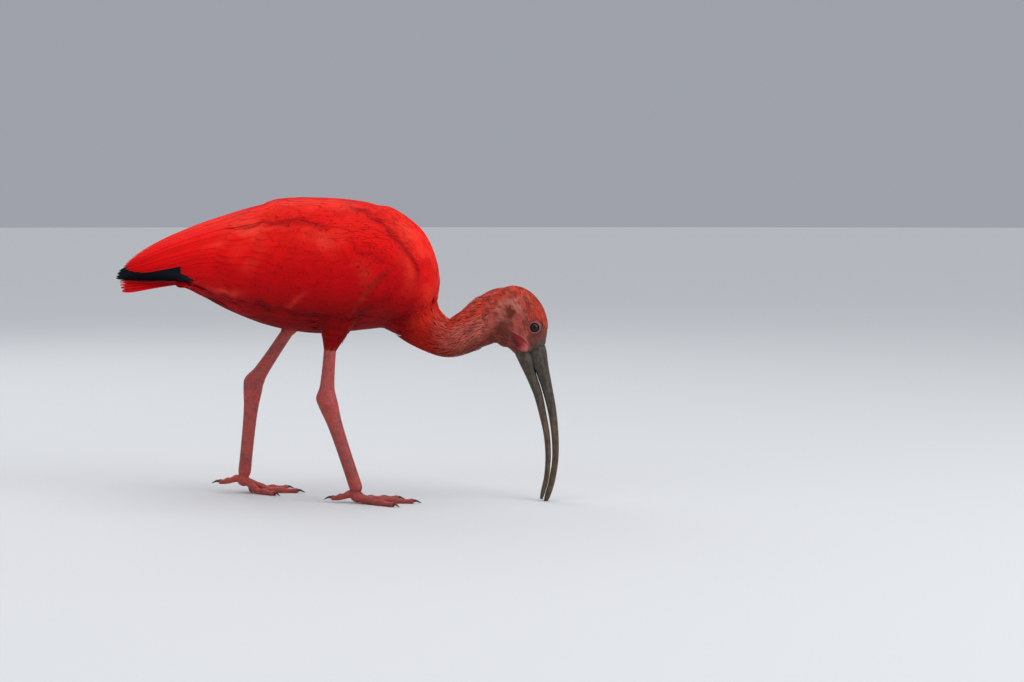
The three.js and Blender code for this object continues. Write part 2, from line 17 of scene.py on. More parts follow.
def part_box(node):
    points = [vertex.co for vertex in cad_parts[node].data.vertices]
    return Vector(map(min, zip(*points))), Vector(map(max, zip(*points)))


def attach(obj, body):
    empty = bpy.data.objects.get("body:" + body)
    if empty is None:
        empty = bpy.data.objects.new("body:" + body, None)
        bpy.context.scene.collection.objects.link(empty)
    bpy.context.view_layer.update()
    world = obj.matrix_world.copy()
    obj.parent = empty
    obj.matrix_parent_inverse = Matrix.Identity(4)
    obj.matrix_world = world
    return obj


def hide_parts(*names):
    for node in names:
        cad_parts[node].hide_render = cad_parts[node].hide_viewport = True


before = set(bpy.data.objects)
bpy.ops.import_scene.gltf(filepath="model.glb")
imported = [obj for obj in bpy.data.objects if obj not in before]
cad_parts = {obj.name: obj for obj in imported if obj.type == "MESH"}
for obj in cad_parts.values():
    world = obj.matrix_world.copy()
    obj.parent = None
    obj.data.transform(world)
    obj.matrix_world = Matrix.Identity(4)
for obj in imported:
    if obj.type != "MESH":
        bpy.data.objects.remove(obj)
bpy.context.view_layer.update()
rng = np.random.default_rng(2141)

# driving dimensions, in millimetres
TAIL_END = -112.0  # where the torso's solid starts
TARSUS = 91.5
EYE_RADIUS = 4.6
BODY_COAT = 2.6  # depth of the plumage over the skin
WING_COAT = 5.0  # over the flight feathers' roots
ARM_COAT = 3.0  # over the folded arm
NECK_COAT = 2.4
THIGH_COAT = 1.2
HEAD_COAT = 1.1
SIDES = {"right": -1, "left": 1}

# Rows are [x, top z, bottom z, half width], from the tail end to the breast.
TORSO_ROWS = [
    [-112, 202.5, 199.5, 2],
    [-106, 208, 197.5, 9],
    [-90, 226, 188.5, 21],
    [-58, 253, 172.5, 34],
    [-24, 271, 160.5, 43],
    [17, 281.5, 154.5, 47.5],
    [60, 279, 158, 49.5],
    [90, 269, 162, 47.5],
    [110, 255.5, 168, 41],
    [122, 240, 176, 31],
    [129, 222, 186, 17],
    [131.5, 204, 202, 1],
]
# The outside of the folded wings, from the tips of the flight feathers to the bend of the wing.
WING_ROWS = [
    [-172, 220, 200.5, 10.5],
    [-160, 227.5, 199, 15],
    [-144, 237, 197.5, 20.5],
    [-122, 248.5, 194.5, 27.5],
    [-90, 261.5, 188, 38],
    [-58, 272, 172.5, 47.5],
    [-24, 283.5, 160.5, 54.5],
    [17, 285.5, 154.5, 58],
    [60, 281.5, 157.5, 57.5],
    [90, 270.5, 162, 51],
    [112, 256, 168, 41],
]
EQUATOR = 0.55  # share of a section's height at which it is widest
# Rows are [x, y, z, radius in the plane of the bend, half width], from inside the breast to inside the head.
NECK_ROWS = [
    [84, 0, 196, 36, 33],
    [100, 0, 180, 30, 28],
    [115.8, -0.5, 161.9, 21.5, 21],
    [138, -1.5, 150.2, 17.7, 17.3],
    [157.3, -2.5, 156.9, 19.6, 17],
    [173.5, -3.5, 166, 23.2, 16.5],
    [187, -4, 175, 23.6, 16.2],
    [199, -4.4, 178.8, 21.2, 15],
]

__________

Could you quote the material above in full, exactly as it stands?

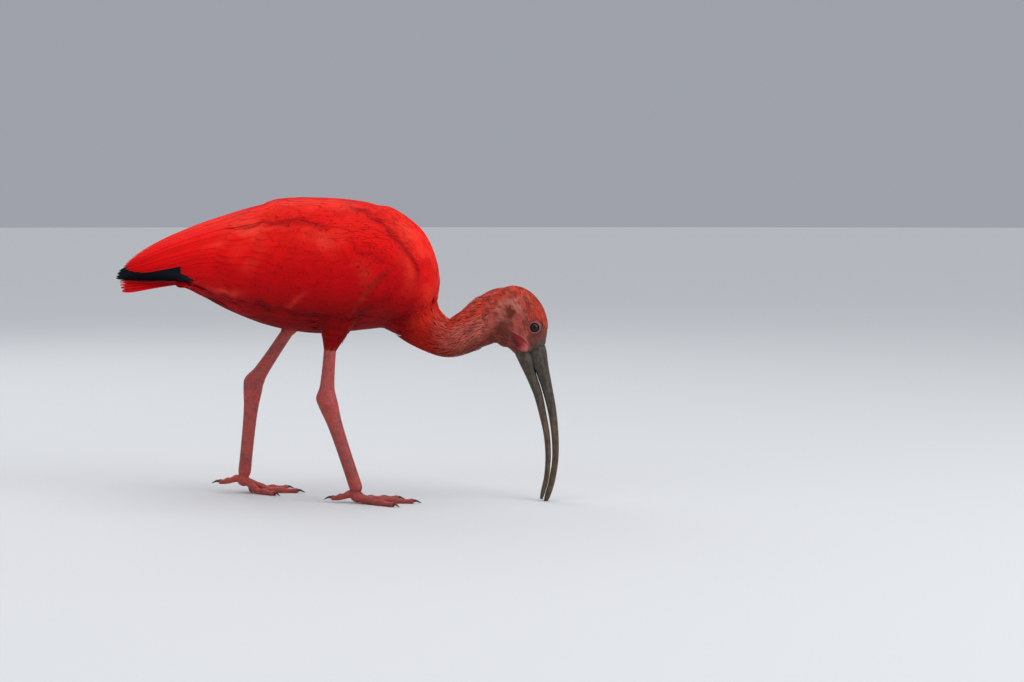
The three.js and Blender code for this object continues. Write part 2, from line 17 of scene.py on. More parts follow.
def part_box(node):
    points = [vertex.co for vertex in cad_parts[node].data.vertices]
    return Vector(map(min, zip(*points))), Vector(map(max, zip(*points)))


def attach(obj, body):
    empty = bpy.data.objects.get("body:" + body)
    if empty is None:
        empty = bpy.data.objects.new("body:" + body, None)
        bpy.context.scene.collection.objects.link(empty)
    bpy.context.view_layer.update()
    world = obj.matrix_world.copy()
    obj.parent = empty
    obj.matrix_parent_inverse = Matrix.Identity(4)
    obj.matrix_world = world
    return obj


def hide_parts(*names):
    for node in names:
        cad_parts[node].hide_render = cad_parts[node].hide_viewport = True


before = set(bpy.data.objects)
bpy.ops.import_scene.gltf(filepath="model.glb")
imported = [obj for obj in bpy.data.objects if obj not in before]
cad_parts = {obj.name: obj for obj in imported if obj.type == "MESH"}
for obj in cad_parts.values():
    world = obj.matrix_world.copy()
    obj.parent = None
    obj.data.transform(world)
    obj.matrix_world = Matrix.Identity(4)
for obj in imported:
    if obj.type != "MESH":
        bpy.data.objects.remove(obj)
bpy.context.view_layer.update()
rng = np.random.default_rng(2141)

# driving dimensions, in millimetres
TAIL_END = -112.0  # where the torso's solid starts
TARSUS = 91.5
EYE_RADIUS = 4.6
BODY_COAT = 2.6  # depth of the plumage over the skin
WING_COAT = 5.0  # over the flight feathers' roots
ARM_COAT = 3.0  # over the folded arm
NECK_COAT = 2.4
THIGH_COAT = 1.2
HEAD_COAT = 1.1
SIDES = {"right": -1, "left": 1}

# Rows are [x, top z, bottom z, half width], from the tail end to the breast.
TORSO_ROWS = [
    [-112, 202.5, 199.5, 2],
    [-106, 208, 197.5, 9],
    [-90, 226, 188.5, 21],
    [-58, 253, 172.5, 34],
    [-24, 271, 160.5, 43],
    [17, 281.5, 154.5, 47.5],
    [60, 279, 158, 49.5],
    [90, 269, 162, 47.5],
    [110, 255.5, 168, 41],
    [122, 240, 176, 31],
    [129, 222, 186, 17],
    [131.5, 204, 202, 1],
]
# The outside of the folded wings, from the tips of the flight feathers to the bend of the wing.
WING_ROWS = [
    [-172, 220, 200.5, 10.5],
    [-160, 227.5, 199, 15],
    [-144, 237, 197.5, 20.5],
    [-122, 248.5, 194.5, 27.5],
    [-90, 261.5, 188, 38],
    [-58, 272, 172.5, 47.5],
    [-24, 283.5, 160.5, 54.5],
    [17, 285.5, 154.5, 58],
    [60, 281.5, 157.5, 57.5],
    [90, 270.5, 162, 51],
    [112, 256, 168, 41],
]
EQUATOR = 0.55  # share of a section's height at which it is widest
# Rows are [x, y, z, radius in the plane of the bend, half width], from inside the breast to inside the head.
NECK_ROWS = [
    [84, 0, 196, 36, 33],
    [100, 0, 180, 30, 28],
    [115.8, -0.5, 161.9, 21.5, 21],
    [138, -1.5, 150.2, 17.7, 17.3],
    [157.3, -2.5, 156.9, 19.6, 17],
    [173.5, -3.5, 166, 23.2, 16.5],
    [187, -4, 175, 23.6, 16.2],
    [199, -4.4, 178.8, 21.2, 15],
]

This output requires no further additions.